Problem => Every line that holds the string "Output" is to be identified and copied.

Exercise data =>

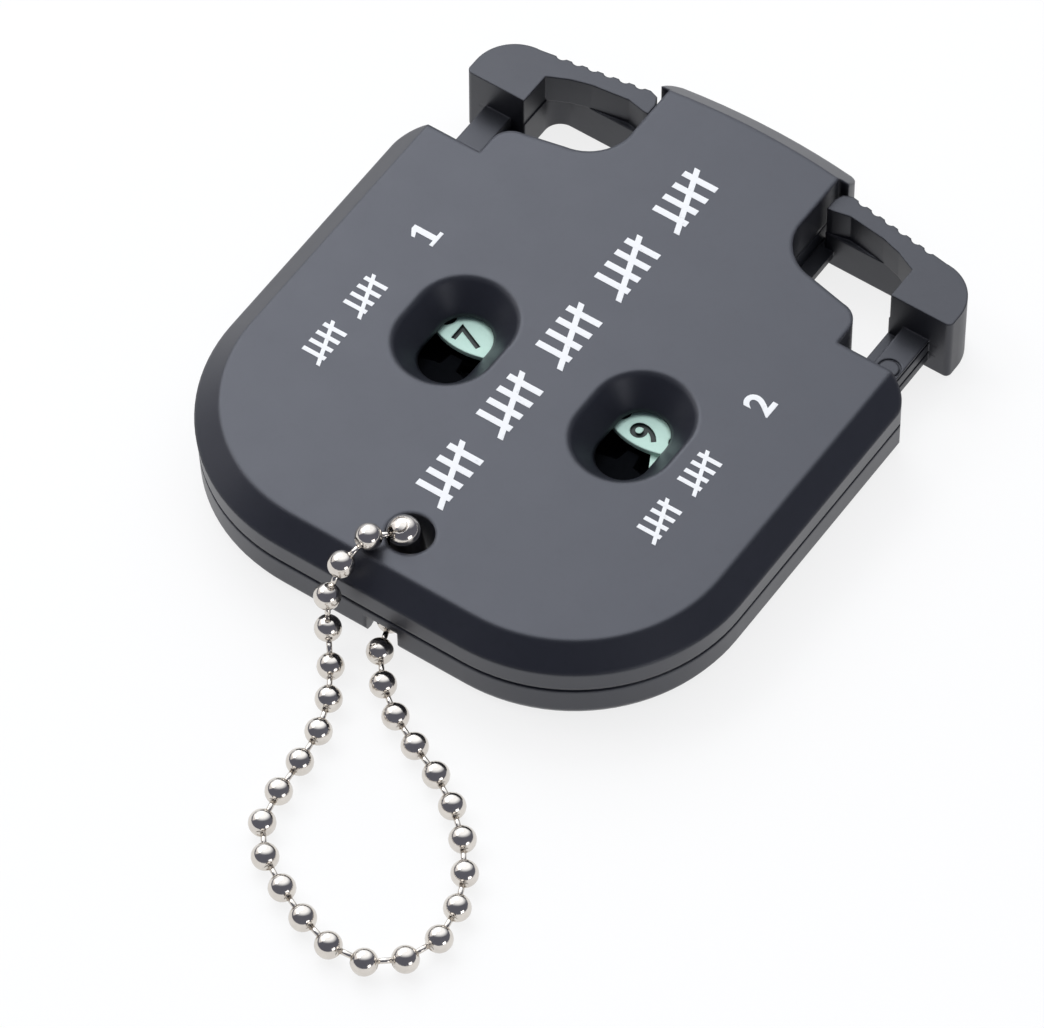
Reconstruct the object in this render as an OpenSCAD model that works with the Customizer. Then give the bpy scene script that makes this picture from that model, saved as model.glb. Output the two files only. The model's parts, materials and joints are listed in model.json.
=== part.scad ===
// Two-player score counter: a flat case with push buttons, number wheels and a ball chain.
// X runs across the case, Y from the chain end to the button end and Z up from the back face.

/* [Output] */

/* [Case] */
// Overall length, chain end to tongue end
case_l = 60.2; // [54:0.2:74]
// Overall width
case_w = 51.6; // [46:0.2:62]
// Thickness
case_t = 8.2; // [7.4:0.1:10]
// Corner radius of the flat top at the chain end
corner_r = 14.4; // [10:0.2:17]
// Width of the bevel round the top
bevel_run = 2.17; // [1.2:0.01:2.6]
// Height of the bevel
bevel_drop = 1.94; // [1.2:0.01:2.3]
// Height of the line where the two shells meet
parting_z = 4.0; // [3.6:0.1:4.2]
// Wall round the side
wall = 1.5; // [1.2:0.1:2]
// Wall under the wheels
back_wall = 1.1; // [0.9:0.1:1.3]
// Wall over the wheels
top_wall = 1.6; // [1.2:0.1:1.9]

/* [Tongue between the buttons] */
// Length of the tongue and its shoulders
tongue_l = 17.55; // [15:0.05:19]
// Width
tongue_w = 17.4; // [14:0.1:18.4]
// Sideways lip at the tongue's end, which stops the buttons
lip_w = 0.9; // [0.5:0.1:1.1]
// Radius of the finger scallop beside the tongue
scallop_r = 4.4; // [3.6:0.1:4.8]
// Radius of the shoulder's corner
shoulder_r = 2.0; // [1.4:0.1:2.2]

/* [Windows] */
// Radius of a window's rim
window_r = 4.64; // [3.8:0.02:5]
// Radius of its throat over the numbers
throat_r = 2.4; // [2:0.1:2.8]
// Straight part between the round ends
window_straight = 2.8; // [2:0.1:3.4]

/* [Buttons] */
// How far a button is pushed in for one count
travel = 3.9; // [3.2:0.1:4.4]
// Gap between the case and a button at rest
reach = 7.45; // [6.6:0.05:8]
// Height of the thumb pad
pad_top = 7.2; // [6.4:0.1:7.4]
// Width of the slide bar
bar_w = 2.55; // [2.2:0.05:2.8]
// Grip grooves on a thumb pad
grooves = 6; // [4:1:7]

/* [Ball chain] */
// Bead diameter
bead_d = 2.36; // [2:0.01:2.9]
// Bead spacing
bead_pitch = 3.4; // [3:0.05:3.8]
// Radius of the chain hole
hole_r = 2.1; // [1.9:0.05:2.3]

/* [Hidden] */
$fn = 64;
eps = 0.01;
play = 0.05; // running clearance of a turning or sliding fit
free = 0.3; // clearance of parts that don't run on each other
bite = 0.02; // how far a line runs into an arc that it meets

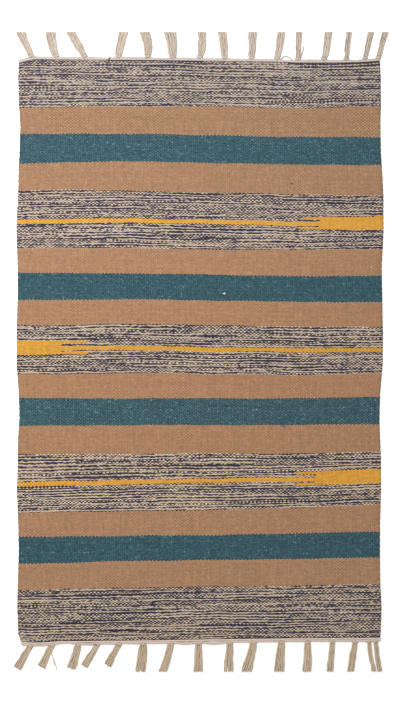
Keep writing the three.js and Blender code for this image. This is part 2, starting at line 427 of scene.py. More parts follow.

Solution below =>
Reconstruct the object in this render as an OpenSCAD model that works with the Customizer. Then give the bpy scene script that makes this picture from that model, saved as model.glb. Output the two files only. The model's parts, materials and joints are listed in model.json.
/* [Output] */